Other uses may be public lightning, electricity to health centers, schools and public administration buildings. 

Experienced Partners

We Light is a company founded by Norfund, Sagemcom and Axian Group with plans to build mini-grids in several countries in Africa. Sagemcom is a French broadband, telecom and energy company with presence across the African continent. Axian is a Malagasy conglomerate active in the energy, telecom, finance and real estate sector and long-term partner of Sagemcom.

Together, these partners have the resources, technology and network it takes to execute this business plan. Sagemcom has delivered mini-grids as a contractor in many African countries, and Axian has a strong presence in Madagascar.

Mozambique’s First Large-Scale Solar Power Plant

Capital and expertise from Scatec Solar, KLP and Norfund enabled the construction of Mozambique’s first large-scale solar power plant. Central Solar de Mocuba (CESOM) provides over 79 GWh of electricity annually, which is equivalent to the electricity consumption of more than 170,000 households in Mozambique.

Background

IN 2016 Scatec Solar and Norfund signed a Power Purchase Agreement that secured the sale of solar power over a 25-year period to the state-owned utility, Electricidade de Mozambique (EDM). The plant was built in the Zambezia Province in north-central Mozambique.

Lack of electricity

Mozambique is one of the poorest countries in the world and access to electricity is extremely limited. In rural areas only 6 percent of the population has an electricity supply. National demand for electricity is growing significantly due to industrial and commercial growth. Many district capitals depend on expensive and often unreliable diesel power generation, but Mozambique’s potential power generating capacity is substantial. Transmission bottlenecks mean that decentralised power plants based on local energy resources such as solar, hydro can be important in supplying remote regions.

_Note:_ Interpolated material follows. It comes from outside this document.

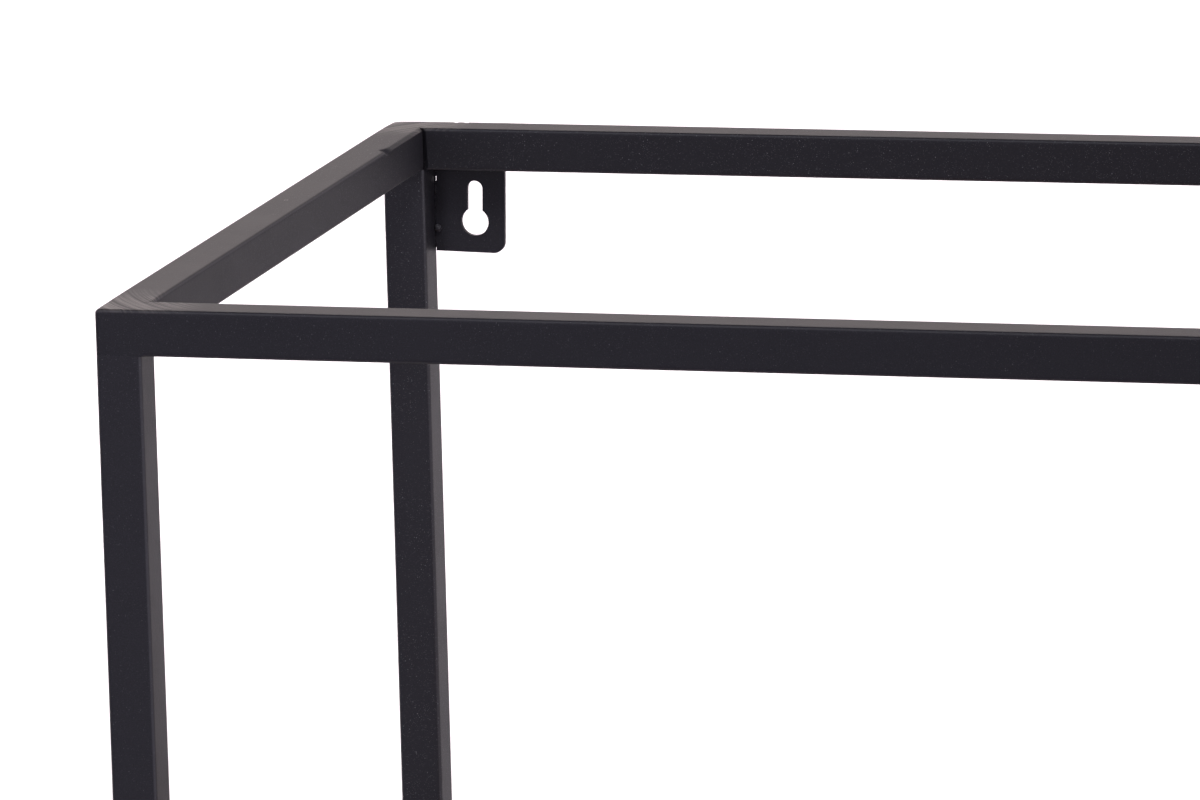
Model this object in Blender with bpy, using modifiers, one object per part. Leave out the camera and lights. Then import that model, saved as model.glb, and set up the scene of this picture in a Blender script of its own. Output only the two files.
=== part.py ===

This is an excellent example of how private-public partnerships can deliver renewable energy and support further economic growth in Mozambique. EDM and the Government of Mozambique have demonstrated strong leadership in taking this project forward, paving the way for further investments in renewable energy in the country

Raymond Carlsen, CEO Scatec Solar

The project

The Mocuba Project was part of the Government of Mozambique’s Economic and Social Development Plan for 2015/16. The Mocuba plant was identified as part of a least-cost supply plan to improve the capacity, reliability and diversity of electricity supplies in northern Mozambique.

The project contributes to the economic and social development of one of the Special Economic Development Zones designated by the Government of Mozambique, and facilitates new private sector investments. It was also a unique opportunity for EDM to gain technical, commercial and practical experience in utility-scale solar solutions.

Our impact

Central Solar de Mocuba has increased Mozambique’s energy generation capacity by 40 MW and will produce approximately 79 GWh per year. The project’s strategic location will reduce energy transmission losses and improve the security of energy supply in northern Mozambique and stabilize the grid. It is estimated that the power plant’s connection to the EDM grid will result in a seven percent improvement in the network default level.

At peak construction, 1,209 people worked on the site; 1,052 were hired locally. The job creation impact of power projects are created mainly through their effects on the wider economy and can only be estimated. Better, more reliable energy supplies, and fewer and shorter outages are helping to foster job creation and economic growth as new businesses are established and productivity improves.

The solar power plant will also result in a reduction of approximately 79,000 tonnes of CO2 emissions annually, compared to standard national grid emissions.